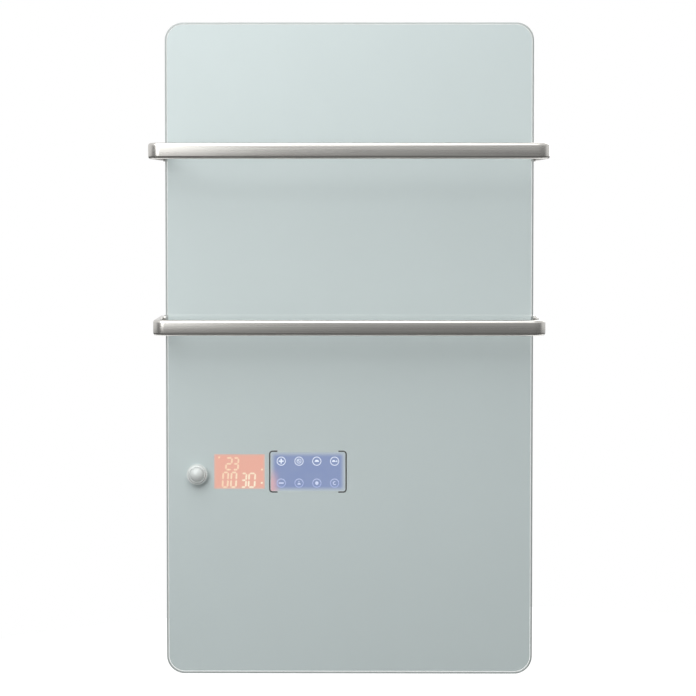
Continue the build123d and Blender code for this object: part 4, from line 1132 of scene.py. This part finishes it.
@dataclass
class SideScrews:
    """Pan head screws with cross recesses, three on each side of the casing."""

    head_radius: float = 0.0038
    head_height: float = 0.0022
    head_segments: int = 32
    shank_radius: float = 0.0020
    shank_length: float = 0.0064
    shank_segments: int = 20
    slot_length: float = 0.00418
    slot_width: float = 0.0009
    slot_depth: float = 0.0012
    per_side: int = 3

    def build(self) -> None:
        """Repeats one screw along both sides with geometry nodes."""
        low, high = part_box("side_screws")
        first, last = low.z + self.head_radius, high.z - self.head_radius
        for side, name, edge in ((-1.0, "side_screws_left", low.x), (1.0, "side_screws_right", high.x)):
            tree = Tree(name + "_row", {
                "Head Segments": self.head_segments,
                "Head Radius": self.head_radius,
                "Head Height": self.head_height,
                "Shank Segments": self.shank_segments,
                "Shank Radius": self.shank_radius,
                "Shank Length": self.shank_length,
                "Slot Length": self.slot_length,
                "Slot Width": self.slot_width,
                "Slot Depth": self.slot_depth,
                "Side": side,
                "First": (edge - side * self.head_height / 2, (low.y + high.y) / 2, first),
                "Step": (0.0, 0.0, (last - first) / (self.per_side - 1)),
                "Count": self.per_side,
            })
            row = {"Count": "Count", "Start Location": "First", "Offset": "Step"}
            turn = tree.vector(y=tree.maths("MULTIPLY", "Side", QUARTER_TURN))
            screws = tree.repeat(self.screw(tree), tree.add("GeometryNodeMeshLine", row), turn)
            piece = tree.build(name, screws, ZINC.material())
            settle(piece, "side_screws", slot="side_screws")

    def screw(self, tree: Tree) -> NodeSocket:
        """Makes one screw that points along z, with its head around the origin.

        Args:
            tree: The tree that grows.

        Returns:
            The screw.
        """
        half_head = tree.maths("MULTIPLY", "Head Height", 0.5)
        deep = tree.maths("MULTIPLY", "Slot Depth", 2.0)
        head = tree.cylinder("Head Segments", "Head Radius", "Head Height")
        for x, y in (("Slot Length", "Slot Width"), ("Slot Width", "Slot Length")):
            slot = tree.add("GeometryNodeMeshCube", {"Size": tree.vector(x, y, deep)})
            cut = {"Mesh 1": head, "Mesh 2": tree.shift(slot, tree.vector(z=half_head))}
            head = tree.add("GeometryNodeMeshBoolean", cut, operation="DIFFERENCE")
        shank = tree.cylinder("Shank Segments", "Shank Radius", "Shank Length")
        below = tree.maths("SUBTRACT", tree.maths("MULTIPLY", "Shank Length", -0.5), half_head)
        return tree.join(head, tree.shift(shank, tree.vector(z=below)))


@dataclass
class GlandGrip:
    """The grip ribs round the cable gland's cap."""

    ribs: int = 24
    rib_width: float = 0.0009
    rib_rise: float = 0.0004
    cap_radius: float = 0.0090
    cap_height: float = 0.0100
    cap_foot: float = 0.0005

    def build(self) -> None:
        """Repeats one rib round the cap with geometry nodes."""
        low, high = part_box("cable_gland")
        height = low.z + self.cap_foot + self.cap_height / 2
        tree = Tree("gland_grip_ring", {
            "Radius": self.cap_radius,
            "Rise": 2 * self.rib_rise,
            "Rib Width": self.rib_width,
            "Rib Height": self.cap_height,
            "Ribs": self.ribs,
            "Middle": ((low.x + high.x) / 2, (low.y + high.y) / 2, height),
        })
        spots = tree.add("GeometryNodeMeshCircle", {"Vertices": "Ribs", "Radius": "Radius"})
        rib = tree.add("GeometryNodeMeshCube", {"Size": tree.vector("Rise", "Rib Width", "Rib Height")})
        share = tree.maths("DIVIDE", tree.add("GeometryNodeInputIndex"), "Ribs")
        turn = tree.vector(z=tree.maths("MULTIPLY", share, FULL_TURN))
        ring = tree.shift(tree.repeat(rib, spots, turn), "Middle")
        settle(tree.build("gland_grip", ring, BLACK_PLASTIC.material()), slot="cable_gland")


@dataclass(frozen=True)
class Lamp:
    """A square soft lamp aimed at the glass.

    Args:
        name: The lamp's name.
        place: Where it stands.
        side: The side of its face.
        power: Its power in watts.
    """

    name: str
    place: Spot
    side: float
    power: float

    def build(self) -> None:
        """Adds the lamp, hidden from the camera and from rays through the glass."""
        data = bpy.data.lights.new(self.name, "AREA")
        data.size, data.energy = self.side, self.power
        lamp = add_object(self.name, data)
        lamp.location = self.place
        lamp.rotation_euler = (-Vector(self.place)).to_track_quat("-Z", "Y").to_euler()
        lamp.visible_camera = False
        lamp.visible_transmission = False


@dataclass
class Studio:
    """The camera, the lamps, the world and the floor."""

    place: Spot = (0.0147, -2.454, 0.1964)
    pitch_down: float = 2.38
    yaw_left: float = 0.39
    lens: float = 101.6
    shift_up: float = -0.11
    lamps: tuple[Lamp, ...] = (
        Lamp("key", (-0.40, -1.00, 1.28), 1.6, 22.0),
        Lamp("left_panel", (-1.12, -2.20, 0.62), 1.25, 15.5),
        Lamp("rear_fill", (0.90, 1.70, 0.90), 1.5, 22.0),
    )
    behind: Point = (-0.35, 0.05)
    above_floor: Point = (-0.22, -0.02)
    overhead: Point = (0.12, 0.32)
    sky: Point = (-0.3, 0.3)
    ambient_low: float = 0.13
    ambient_high: float = 0.45
    floor_level: float = -1.2
    floor_radius: float = 2.2
    floor_segments: int = 96
    floor_centre: Point = (0.3, 1.9)
    floor_lift: float = 0.72

    def build(self) -> None:
        """Makes the camera first, then the light and the floor."""
        self.camera()
        self.world()
        for lamp in self.lamps:
            lamp.build()
        self.floor()
        bpy.context.scene.view_settings.view_transform = "Standard"

    def camera(self) -> None:
        """Places the camera where the photograph was taken from."""
        data = bpy.data.cameras.new("camera")
        data.lens, data.shift_y = self.lens, self.shift_up
        camera = add_object("camera", data)
        camera.location = self.place
        camera.rotation_euler = (math.radians(90 - self.pitch_down), 0, math.radians(self.yaw_left))
        bpy.context.scene.camera = camera

    def world(self) -> None:
        """Lights evenly, and shows white to some of the rays.

        The camera sees white. So do mirrored rays that go overhead or behind the heater above
        the floor, and rays through the glass that go behind the heater.
        """
        world = bpy.data.worlds.new("studio")
        bpy.context.scene.world = world
        world.use_nodes = True
        world.node_tree.nodes.clear()
        nodes = Nodes(world.node_tree)
        ray = nodes.node("ShaderNodeLightPath").outputs
        way = nodes.axes(nodes.place("Generated"))
        behind = nodes.remap(way["Y"], *self.behind)
        backdrop = nodes.maths("MULTIPLY", behind, nodes.remap(way["Z"], *self.above_floor))
        bright = nodes.maths("MAXIMUM", backdrop, nodes.remap(way["Z"], *self.overhead))
        mirrored = nodes.maths("MULTIPLY", ray["Is Glossy Ray"], bright)
        through = nodes.maths("MULTIPLY", ray["Is Transmission Ray"], behind)
        shown = nodes.maths("MAXIMUM", nodes.maths("MAXIMUM", mirrored, through), ray["Is Camera Ray"])
        ambient = nodes.remap(way["Z"], *self.sky, self.ambient_low, self.ambient_high)
        level = nodes.remap(shown, 0.0, 1.0, ambient)
        background = nodes.add("ShaderNodeBackground", {"Color": WHITE, "Strength": level})
        nodes.node("ShaderNodeOutputWorld", {"Surface": background})

    def floor(self) -> None:
        """Adds a wide pale floor below the heater."""
        shape = bmesh.new()
        bmesh.ops.create_circle(shape, cap_ends=True, segments=self.floor_segments, radius=self.floor_radius)
        for vertex in shape.verts:
            vertex.co += Vector((*self.floor_centre, self.floor_level))
        mesh = bpy.data.meshes.new("floor")
        shape.to_mesh(mesh)
        shape.free()
        mesh.materials.append(FloorPaint("pale_floor", self.floor_lift).material())
        add_object("floor", mesh)


def dress_nodes() -> None:
    """Gives every carried-over CAD node its finish."""
    for finish, names in NODE_FINISHES.items():
        for name in names:
            paint(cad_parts[name], finish.material())


def main() -> None:
    """Builds the studio and the heater's pieces in order."""
    Studio().build()
    dress_nodes()
    FrontGlass().build()
    TowelRail("towel_rail_upper", "upper_rail", height=0.242, standoff=0.104).build()
    TowelRail("towel_rail_lower", "lower_rail", height=0.031, standoff=0.056).build()
    Display().build()
    TouchKeys().build()
    SensorDome().build()
    SideScrews().build()
    GlandGrip().build()


if __name__ == "__main__":
    main()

### WHAT THIS TASK INVOLVES
Using the data above, restate word for word the lines from its opening line through the line that contains "head screws with", and no more.

### EXERCISE SOLUTION
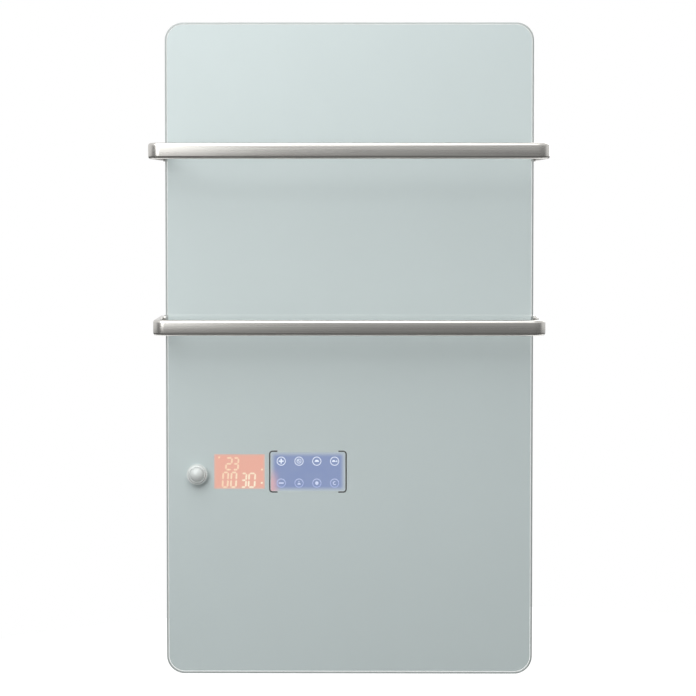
Continue the build123d and Blender code for this object: part 4, from line 1132 of scene.py. This part finishes it.
@dataclass
class SideScrews:
    """Pan head screws with cross recesses, three on each side of the casing."""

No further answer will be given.